## Given information
-- begin --
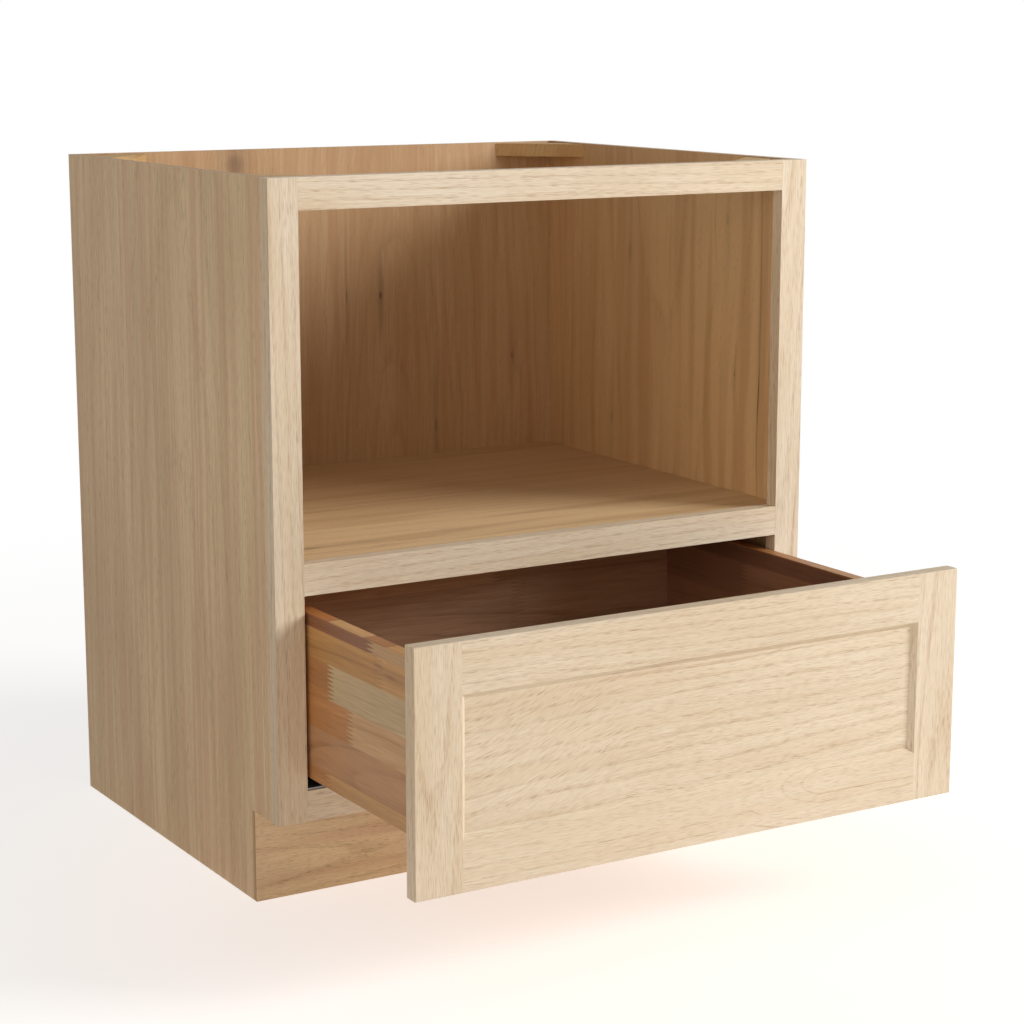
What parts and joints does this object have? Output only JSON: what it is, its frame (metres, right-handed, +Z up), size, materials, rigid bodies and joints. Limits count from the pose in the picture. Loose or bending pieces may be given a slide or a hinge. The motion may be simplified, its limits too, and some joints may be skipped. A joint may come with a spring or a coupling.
{
  "type": "microwave base cabinet",
  "caption": "Face-frame kitchen base cabinet with an open microwave bay above a dovetailed drawer on undermount runners, over a recessed toe kick.",
  "frame": {"origin": "on the floor, in the middle of the back panel's rear face, where the wall meets the floor", "axes": "+X to the cabinet's right as seen from the front, +Y into the wall, +Z up to the worktop"},
  "size_m": [0.762, 0.9306, 0.8763],
  "materials": {
    "oak": "sanded, unfinished",
    "plywood": "oak-faced plywood, unfinished",
    "brace_wood": "solid wood, sawn",
    "drawer_wood": "edge-glued solid wood, clear satin",
    "zinc_steel": "rolled sheet, zinc-plated",
    "screw_steel": "zinc-plated",
    "grey_plastic": "moulded",
    "lever_plastic": "moulded",
    "cage_plastic": "moulded",
    "roller_plastic": "moulded",
    "bumper_rubber": "soft, clear"
  },
  "bodies": {
    "cabinet": {"back_panel": "plywood", "cabinet_floor": "plywood", "corner_brace_front_left": "brace_wood", "corner_brace_front_right": "brace_wood", "corner_brace_rear_left": "brace_wood", "corner_brace_rear_right": "brace_wood", "frame_bottom_rail": "oak", "frame_mid_rail": "oak", "frame_stile_left": "oak", "frame_stile_right": "oak", "frame_top_rail": "oak", "microwave_shelf": "plywood", "runner_cabinet_member_left": "zinc_steel", "runner_cabinet_member_right": "zinc_steel", "runner_rear_socket_left": "grey_plastic", "runner_rear_socket_right": "grey_plastic", "side_panel_left": "plywood", "side_panel_right": "plywood", "soft_close_unit_left": "grey_plastic", "soft_close_unit_right": "grey_plastic", "toe_kick_board": "plywood", "toe_kick_skin": "plywood"},
    "drawer": {"drawer_bottom": "drawer_wood", "drawer_box_back": "drawer_wood", "drawer_box_front": "drawer_wood", "drawer_front_bottom_rail": "oak", "drawer_front_bumpers": "bumper_rubber", "drawer_front_panel": "oak", "drawer_front_screws": "screw_steel", "drawer_front_stile_left": "oak", "drawer_front_stile_right": "oak", "drawer_front_top_rail": "oak", "drawer_side_left": "drawer_wood", "drawer_side_right": "drawer_wood", "locking_clip_left": "grey_plastic", "locking_clip_right": "grey_plastic", "runner_drawer_member_left": "zinc_steel", "runner_drawer_member_right": "zinc_steel"},
    "runner_middle_left": {"runner_middle_member_left": "zinc_steel"},
    "runner_middle_right": {"runner_middle_member_right": "zinc_steel"},
    "lower_cage_left": {"lower_roller_cage_left": "cage_plastic", "lower_rollers_left": "roller_plastic"},
    "lower_cage_right": {"lower_roller_cage_right": "cage_plastic", "lower_rollers_right": "roller_plastic"},
    "upper_cage_left": {"upper_roller_cage_left": "cage_plastic", "upper_rollers_left": "roller_plastic"},
    "upper_cage_right": {"upper_roller_cage_right": "cage_plastic", "upper_rollers_right": "roller_plastic"},
    "release_lever_left": {"release_lever_left": "lever_plastic"},
    "release_lever_right": {"release_lever_right": "lever_plastic"}
  },
  "joints": [
    {"name": "drawer_slide", "type": "slide", "parent": "cabinet", "child": "drawer", "axis": [0, -1, 0], "range_m": [-0.3, 0.2334]},
    {"name": "runner_middle_left_slide", "type": "slide", "parent": "cabinet", "child": "runner_middle_left", "axis": [0, -1, 0], "range_m": [-0.15, 0.1167]},
    {"name": "lower_cage_left_slide", "type": "slide", "parent": "cabinet", "child": "lower_cage_left", "axis": [0, -1, 0], "range_m": [-0.075, 0.05835]},
    {"name": "upper_cage_left_slide", "type": "slide", "parent": "cabinet", "child": "upper_cage_left", "axis": [0, -1, 0], "range_m": [-0.225, 0.17505]},
    {"name": "runner_middle_right_slide", "type": "slide", "parent": "cabinet", "child": "runner_middle_right", "axis": [0, -1, 0], "range_m": [-0.15, 0.1167]},
    {"name": "lower_cage_right_slide", "type": "slide", "parent": "cabinet", "child": "lower_cage_right", "axis": [0, -1, 0], "range_m": [-0.075, 0.05835]},
    {"name": "upper_cage_right_slide", "type": "slide", "parent": "cabinet", "child": "upper_cage_right", "axis": [0, -1, 0], "range_m": [-0.225, 0.17505]},
    {"name": "release_lever_left_pivot", "type": "hinge", "parent": "drawer", "child": "release_lever_left", "pos_m": [-0.282, -0.8477, 0.1743], "axis": [0, 0, 1], "range_deg": [0, 12], "stiffness_Nm_per_rad": 0.05, "springref_deg": -5.73},
    {"name": "release_lever_right_pivot", "type": "hinge", "parent": "drawer", "child": "release_lever_right", "pos_m": [0.282, -0.8477, 0.1743], "axis": [0, 0, -1], "range_deg": [0, 12], "stiffness_Nm_per_rad": 0.05, "springref_deg": -5.73}
  ],
  "couplings": [
    {"joint": "runner_middle_left_slide", "follows": "drawer_slide", "ratio": 0.5},
    {"joint": "lower_cage_left_slide", "follows": "drawer_slide", "ratio": 0.25},
    {"joint": "upper_cage_left_slide", "follows": "drawer_slide", "ratio": 0.75},
    {"joint": "runner_middle_right_slide", "follows": "drawer_slide", "ratio": 0.5},
    {"joint": "lower_cage_right_slide", "follows": "drawer_slide", "ratio": 0.25},
    {"joint": "upper_cage_right_slide", "follows": "drawer_slide", "ratio": 0.75}
  ]
}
-- end --
## Stated problem
Hand back the material above in full, exactly as written.

## In response
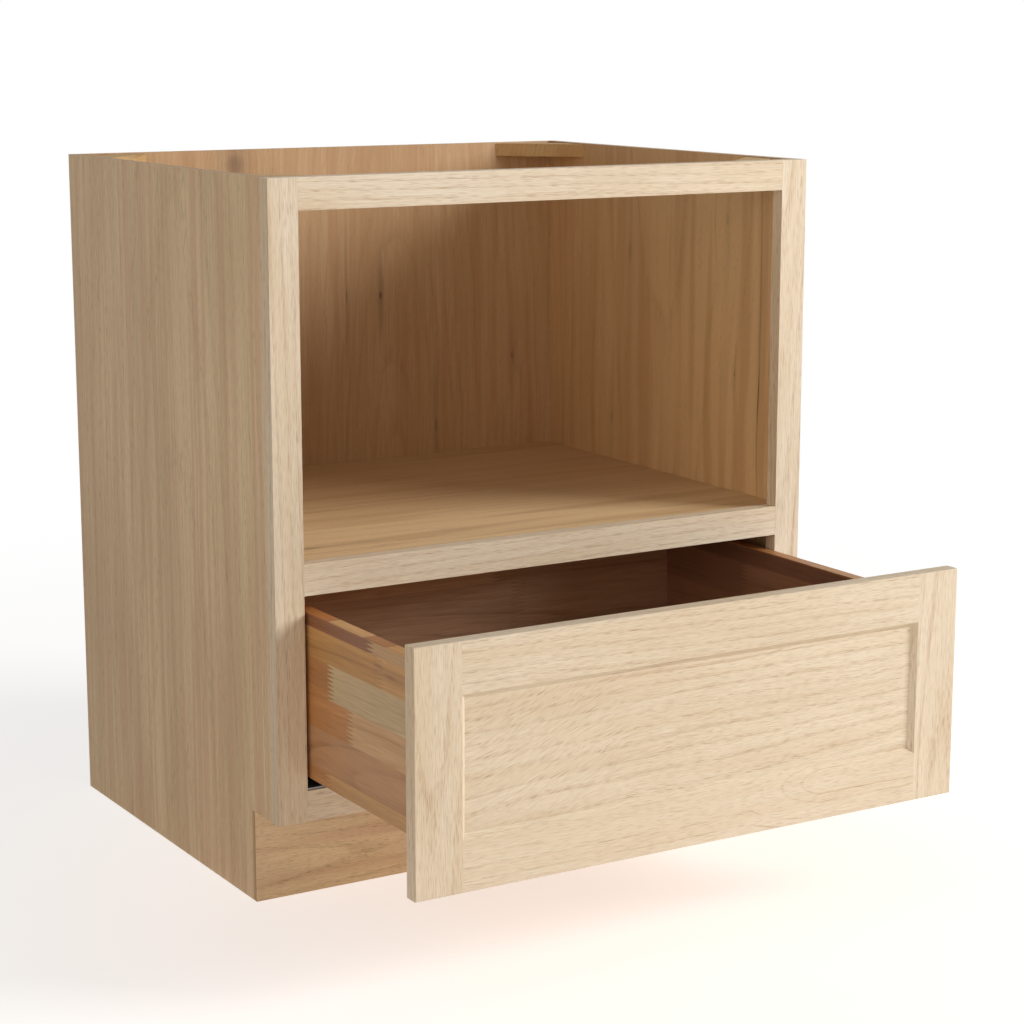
What parts and joints does this object have? Output only JSON: what it is, its frame (metres, right-handed, +Z up), size, materials, rigid bodies and joints. Limits count from the pose in the picture. Loose or bending pieces may be given a slide or a hinge. The motion may be simplified, its limits too, and some joints may be skipped. A joint may come with a spring or a coupling.
{
  "type": "microwave base cabinet",
  "caption": "Face-frame kitchen base cabinet with an open microwave bay above a dovetailed drawer on undermount runners, over a recessed toe kick.",
  "frame": {"origin": "on the floor, in the middle of the back panel's rear face, where the wall meets the floor", "axes": "+X to the cabinet's right as seen from the front, +Y into the wall, +Z up to the worktop"},
  "size_m": [0.762, 0.9306, 0.8763],
  "materials": {
    "oak": "sanded, unfinished",
    "plywood": "oak-faced plywood, unfinished",
    "brace_wood": "solid wood, sawn",
    "drawer_wood": "edge-glued solid wood, clear satin",
    "zinc_steel": "rolled sheet, zinc-plated",
    "screw_steel": "zinc-plated",
    "grey_plastic": "moulded",
    "lever_plastic": "moulded",
    "cage_plastic": "moulded",
    "roller_plastic": "moulded",
    "bumper_rubber": "soft, clear"
  },
  "bodies": {
    "cabinet": {"back_panel": "plywood", "cabinet_floor": "plywood", "corner_brace_front_left": "brace_wood", "corner_brace_front_right": "brace_wood", "corner_brace_rear_left": "brace_wood", "corner_brace_rear_right": "brace_wood", "frame_bottom_rail": "oak", "frame_mid_rail": "oak", "frame_stile_left": "oak", "frame_stile_right": "oak", "frame_top_rail": "oak", "microwave_shelf": "plywood", "runner_cabinet_member_left": "zinc_steel", "runner_cabinet_member_right": "zinc_steel", "runner_rear_socket_left": "grey_plastic", "runner_rear_socket_right": "grey_plastic", "side_panel_left": "plywood", "side_panel_right": "plywood", "soft_close_unit_left": "grey_plastic", "soft_close_unit_right": "grey_plastic", "toe_kick_board": "plywood", "toe_kick_skin": "plywood"},
    "drawer": {"drawer_bottom": "drawer_wood", "drawer_box_back": "drawer_wood", "drawer_box_front": "drawer_wood", "drawer_front_bottom_rail": "oak", "drawer_front_bumpers": "bumper_rubber", "drawer_front_panel": "oak", "drawer_front_screws": "screw_steel", "drawer_front_stile_left": "oak", "drawer_front_stile_right": "oak", "drawer_front_top_rail": "oak", "drawer_side_left": "drawer_wood", "drawer_side_right": "drawer_wood", "locking_clip_left": "grey_plastic", "locking_clip_right": "grey_plastic", "runner_drawer_member_left": "zinc_steel", "runner_drawer_member_right": "zinc_steel"},
    "runner_middle_left": {"runner_middle_member_left": "zinc_steel"},
    "runner_middle_right": {"runner_middle_member_right": "zinc_steel"},
    "lower_cage_left": {"lower_roller_cage_left": "cage_plastic", "lower_rollers_left": "roller_plastic"},
    "lower_cage_right": {"lower_roller_cage_right": "cage_plastic", "lower_rollers_right": "roller_plastic"},
    "upper_cage_left": {"upper_roller_cage_left": "cage_plastic", "upper_rollers_left": "roller_plastic"},
    "upper_cage_right": {"upper_roller_cage_right": "cage_plastic", "upper_rollers_right": "roller_plastic"},
    "release_lever_left": {"release_lever_left": "lever_plastic"},
    "release_lever_right": {"release_lever_right": "lever_plastic"}
  },
  "joints": [
    {"name": "drawer_slide", "type": "slide", "parent": "cabinet", "child": "drawer", "axis": [0, -1, 0], "range_m": [-0.3, 0.2334]},
    {"name": "runner_middle_left_slide", "type": "slide", "parent": "cabinet", "child": "runner_middle_left", "axis": [0, -1, 0], "range_m": [-0.15, 0.1167]},
    {"name": "lower_cage_left_slide", "type": "slide", "parent": "cabinet", "child": "lower_cage_left", "axis": [0, -1, 0], "range_m": [-0.075, 0.05835]},
    {"name": "upper_cage_left_slide", "type": "slide", "parent": "cabinet", "child": "upper_cage_left", "axis": [0, -1, 0], "range_m": [-0.225, 0.17505]},
    {"name": "runner_middle_right_slide", "type": "slide", "parent": "cabinet", "child": "runner_middle_right", "axis": [0, -1, 0], "range_m": [-0.15, 0.1167]},
    {"name": "lower_cage_right_slide", "type": "slide", "parent": "cabinet", "child": "lower_cage_right", "axis": [0, -1, 0], "range_m": [-0.075, 0.05835]},
    {"name": "upper_cage_right_slide", "type": "slide", "parent": "cabinet", "child": "upper_cage_right", "axis": [0, -1, 0], "range_m": [-0.225, 0.17505]},
    {"name": "release_lever_left_pivot", "type": "hinge", "parent": "drawer", "child": "release_lever_left", "pos_m": [-0.282, -0.8477, 0.1743], "axis": [0, 0, 1], "range_deg": [0, 12], "stiffness_Nm_per_rad": 0.05, "springref_deg": -5.73},
    {"name": "release_lever_right_pivot", "type": "hinge", "parent": "drawer", "child": "release_lever_right", "pos_m": [0.282, -0.8477, 0.1743], "axis": [0, 0, -1], "range_deg": [0, 12], "stiffness_Nm_per_rad": 0.05, "springref_deg": -5.73}
  ],
  "couplings": [
    {"joint": "runner_middle_left_slide", "follows": "drawer_slide", "ratio": 0.5},
    {"joint": "lower_cage_left_slide", "follows": "drawer_slide", "ratio": 0.25},
    {"joint": "upper_cage_left_slide", "follows": "drawer_slide", "ratio": 0.75},
    {"joint": "runner_middle_right_slide", "follows": "drawer_slide", "ratio": 0.5},
    {"joint": "lower_cage_right_slide", "follows": "drawer_slide", "ratio": 0.25},
    {"joint": "upper_cage_right_slide", "follows": "drawer_slide", "ratio": 0.75}
  ]
}